Hmm.  Last time around I asked about the oddness of updating the inode
feature flags outside of a transaction, and then never responded. :(
So to quote you from last time:

> The following is the thought process behind upgrading an inode to
> XFS_DIFLAG2_NREXT64 when it is read from the disk,
>
> 1. With support for dynamic upgrade, The extent count limits of an
> inode needs to be determined by checking flags present within the
> inode i.e.  we need to satisfy self-describing metadata property.
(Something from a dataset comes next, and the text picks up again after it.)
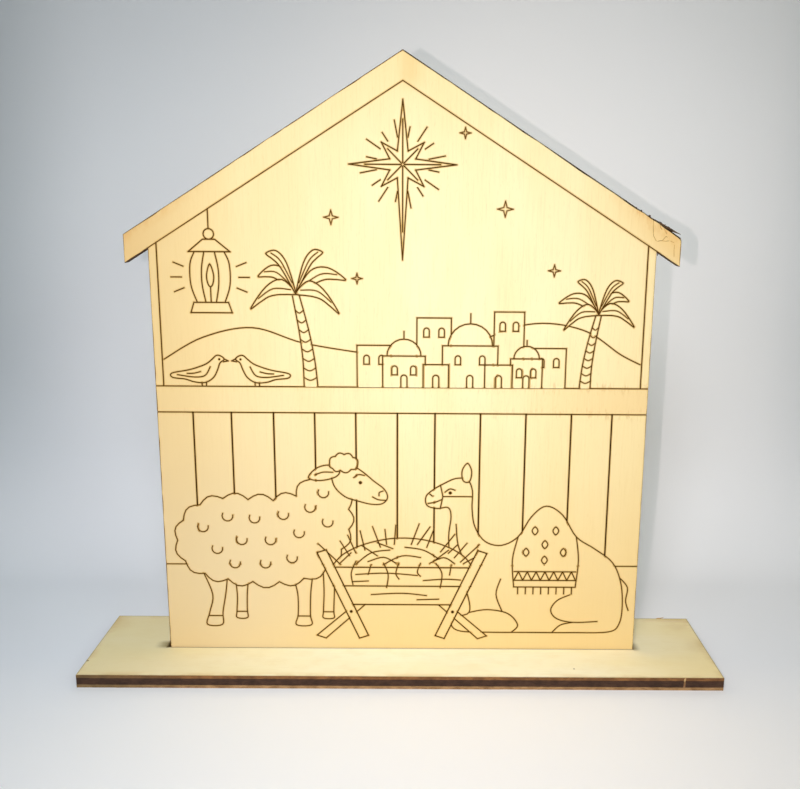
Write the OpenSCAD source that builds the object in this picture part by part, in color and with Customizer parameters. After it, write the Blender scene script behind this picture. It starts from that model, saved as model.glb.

This
> helps tools like xfs_repair and scrub to verify inode's extent count
> limits without having to refer to other metadata objects (e.g.
> superblock feature flags).

I think this makes an even /stronger/ argument for why this update
needs to be transactional.

> 2. Upgrade when performed inside xfs_trans_log_inode() may cause
> xfs_iext_count_may_overflow() to return -EFBIG when the inode's
> data/attr extent count is already close to 2^31/2^15 respectively.
> Hence none of the file operations will be able to add new extents to a
> file.

Aha, there's the reason why!  You're right, xfs_iext_count_may_overflow
will abort the operation due to !NREXT64 before we even get a chance to
log the inode.

I observe, however, that any time we call that function, we also have a
transaction allocated and we hold the ILOCK on the inode being tested.
*Most* of those call sites have also joined the inode to the transaction
already.  I wonder, is that a more appropriate place to be upgrading the
inodes?  Something like:

/*
 * Ensure that the inode has the ability to add the specified number of
 * extents.  Caller must hold ILOCK_EXCL and have joined the inode to
 * the transaction.  Upon return, the inode will still be in this state
 * upon return and the transaction will be clean.
 */
int
xfs_trans_inode_ensure_nextents(
	struct xfs_trans	**tpp,
	struct xfs_inode	*ip,
	int			whichfork,
	int			nr_to_add)
{
	int			error;

	error = xfs_iext_count_may_overflow(ip, whichfork, nr_to_add);
	if (!error)
		return 0;

	/*
	 * Try to upgrade if the extent count fields aren't large
	 * enough.
	 */
	if (!xfs_has_nrext64(ip->i_mount) ||
	    (ip->i_diflags2 & XFS_DIFLAG2_NREXT64))
		return error;

	ip->i_diflags2 |= XFS_DIFLAG2_NREXT64;
	xfs_trans_log_inode(*tpp, ip, XFS_ILOG_CORE);

	error = xfs_trans_roll(tpp);
	if (error)
		return error;

	return xfs_iext_count_may_overflow(ip, whichfork, nr_to_add);
}

and then the current call sites become:

	error = xfs_trans_alloc_inode(ip, &M_RES(mp)->tr_write,
			dblocks, rblocks, false, &tp);
	if (error)
		return error;

	error = xfs_trans_inode_ensure_nextents(&tp, ip, XFS_DATA_FORK,
			XFS_IEXT_ADD_NOSPLIT_CNT);
	if (error)
		goto out_cancel;

What do you think about that?

--D

> +
>  	return 0;
>  
>  out_destroy_data_fork:
> -- 
> 2.30.2
>